The stampede that led to nine people dying at Travis Scott’s Astroworld has put festival organizers around the world in a sensitive spot. That includes Ultra Music Festival, which is returning to Miami for the first time in two years after being canceled just before the start of the coronavirus pandemic.
Ultra has faced its share of battles including Miami residents trying to evict the festival from the downtown over noise. But in the context of Astroworld, city officials have convinced The Miami Herald editorial board the show should go on.
In an editorial titled “Ultra returns to Miami in March. Let’s heed the lessons of the Travis Scott concert”, the board acknowledged that music festivals can turn deadly. The board cited “huge crowds, limited space, popular performers, drugs and alcohol, the quest for a good spot near the stage.”

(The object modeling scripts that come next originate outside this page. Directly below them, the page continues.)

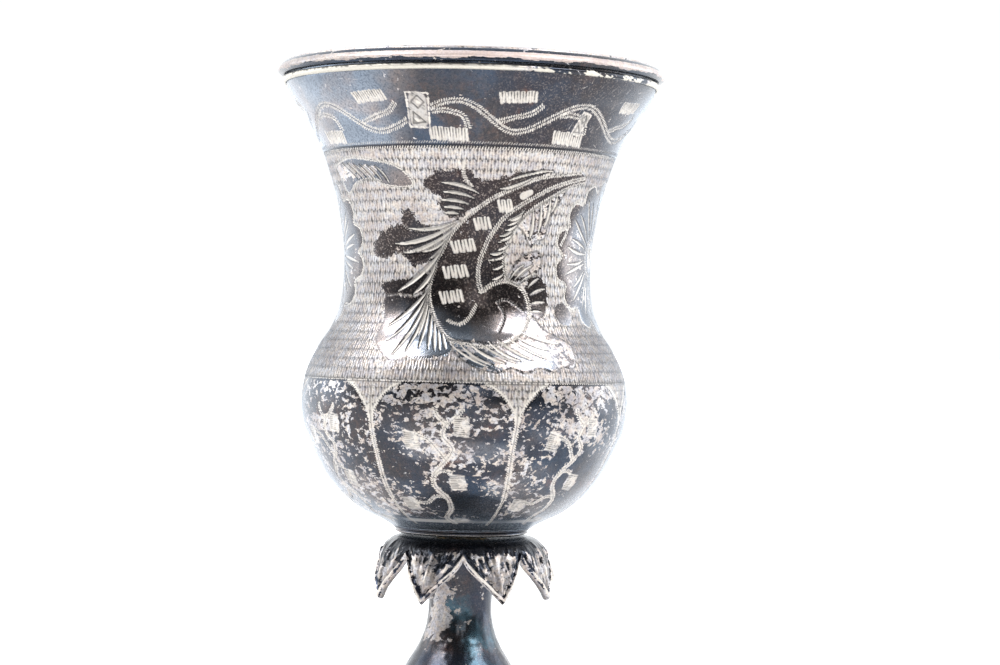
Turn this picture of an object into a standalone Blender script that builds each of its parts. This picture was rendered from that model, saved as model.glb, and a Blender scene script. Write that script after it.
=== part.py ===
"""Ceremonial silver cup: a flared bowl on a calyx of leaves, a hollow baluster stem and a domed foot.

The bowl, calyx, stem and foot are separate pieces clamped together by a tie rod, which screws into a boss
under the bowl and is drawn tight by a nut inside the foot.
Metres, +Z up. The origin is the centre of the plane that the foot rests on. Lengths below are in millimetres.
"""

import math

import bmesh
import bpy

MM = 0.001
GAP = 0.3  # clearance between pieces that touch

# Driving dimensions
HEIGHT = 163.0
LIP_RADIUS = 38.0
FOOT_RADIUS = 34.0
BOWL_WALL = 0.9
STEM_WALL = 0.8
FOOT_WALL = 1.0

# Heights of the joints between the pieces, from the top down
BOWL_FLOOR = 72.4
SEAT_RING_HEIGHT = 1.2
CALYX_TOP = BOWL_FLOOR - SEAT_RING_HEIGHT - 2 * GAP
CALYX_WALL = 1.1
STEM_TOP = CALYX_TOP - CALYX_WALL - GAP
STEM_SEAM = 35.5
STEM_BOTTOM = 25.0
COLLAR_HEIGHT = 1.5
FOOT_TOP = STEM_BOTTOM - COLLAR_HEIGHT - 2 * GAP
FOOT_RIM_HEIGHT = 4.2

# Tie rod and what it holds
ROD_RADIUS = 2.0
ROD_HOLE = ROD_RADIUS + GAP
BOSS_RADIUS = 5.0
BOSS_HEIGHT = 8.0
SEAT_HOLE = BOSS_RADIUS + GAP
WASHER_RADIUS = 6.5
WASHER_THICKNESS = 1.0
NUT_HEIGHT = 3.0
NUT_CORNER_RADIUS = 4.1
ROD_TAIL = 1.0  # how far the rod stands out below the nut

# Calyx
NOTCH_HEIGHT = 67.1
LEAF_GAPS = [0, 43, 88, 133, 180, 227, 272, 317]  # degrees round from the front

# Facets around
AROUND_WIDE = 40
AROUND_NARROW = 24

# Outlines are (radius, height) down the outer side
BOWL_OUTSIDE = [
    (35.75, HEIGHT),
    (36.0, 160.6),
    (35.9, 158.4),
    (34.9, 155.7),
    (33.0, 153.0),
    (30.4, 148.6),
    (28.5, 144.4),
    (26.5, 138.4),
    (24.9, 131.0),
    (24.2, 123.4),
    (24.5, 117.2),
    (26.7, 110.6),
    (30.1, 105.0),
    (31.8, 99.4),
    (31.8, 94.3),
    (29.8, 87.9),
    (26.2, 81.4),
    (21.8, 76.9),
    (16.4, 73.9),
    (13.2, BOWL_FLOOR),
]
STEM_UPPER_OUTSIDE = [
    (8.4, STEM_TOP),
    (7.0, 65.5),
    (6.2, 56.5),
    (7.5, 50.1),
    (10.1, 45.4),
    (13.0, 40.2),
    (14.3, STEM_SEAM + GAP / 2),
]
STEM_LOWER_OUTSIDE = [
    (14.3, STEM_SEAM - GAP / 2),
    (13.0, 31.4),
    (9.3, 27.9),
    (6.4, STEM_BOTTOM),
]
FOOT_OUTSIDE = [
    (7.4, FOOT_TOP),
    (8.9, 19.6),
    (13.0, 15.8),
    (19.5, 13.6),
    (25.4, 10.6),
    (28.8, 6.6),
    (29.9, FOOT_RIM_HEIGHT + GAP + FOOT_WALL),
]
CALYX_OUTSIDE = [
    (12.6, CALYX_TOP),
    (14.4, 69.8),
    (16.0, 67.9),
    (17.1, 65.2),
    (17.8, 62.4),
    (18.1, 58.8),
]


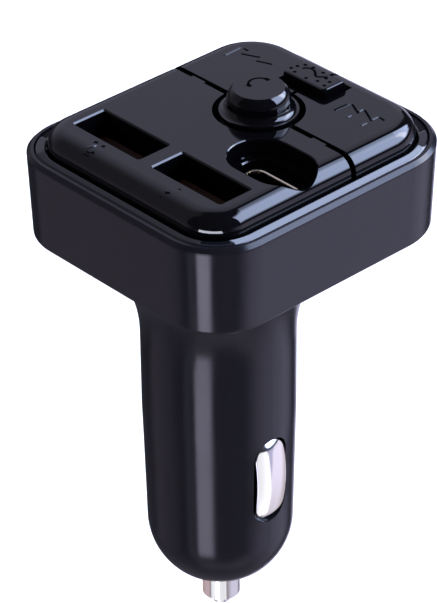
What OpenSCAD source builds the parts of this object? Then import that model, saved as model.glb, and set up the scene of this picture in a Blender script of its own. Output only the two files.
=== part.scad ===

However, the board also pointed out, “No doubt, the vibe of Ultra and that of a Scott concert are different.” Astroworld features rap and hip hop, while Ultra brings the euphoric and uniting sounds of dance music.
“Scott has a history of encouraging the energized crowds to get wild and to ‘make the ground shake,’ as he did in Houston even as ambulances were rushing into the crowd to aid distressed fans,” the board wrote.
“In the end, fans suffered suffocation, trampling and heart failure, with eight dead (now nine) and 25 hospitalized.”
The board noted, “Yes, Ultra is mellower but the Miami extravaganza hasn’t been without violence.”
In 2015, people crashing the event without tickets trampled a security guard. Quite a different situation.
Preparing for Ultra
Astroworld’s disaster should prompt Miami officials and Ultra organizers to look at their crowd control plans, the board said.
The board asked former Miami Police Chief Ray Martinez, who has been hired as Ultra’s security chief, to weigh in.
“We don’t know enough yet as to what led to the Houston tragedy,” Martinez said. “But we will pay attention to lessons to be learned and adopt them for Ultra if warranted.”
Meanwhile, Miami Mayor Francis Suarez assured the board that the city will be ready.
“Miami police and fire have worked events of the same magnitude of Astroworld or larger for decades,” Suarez said.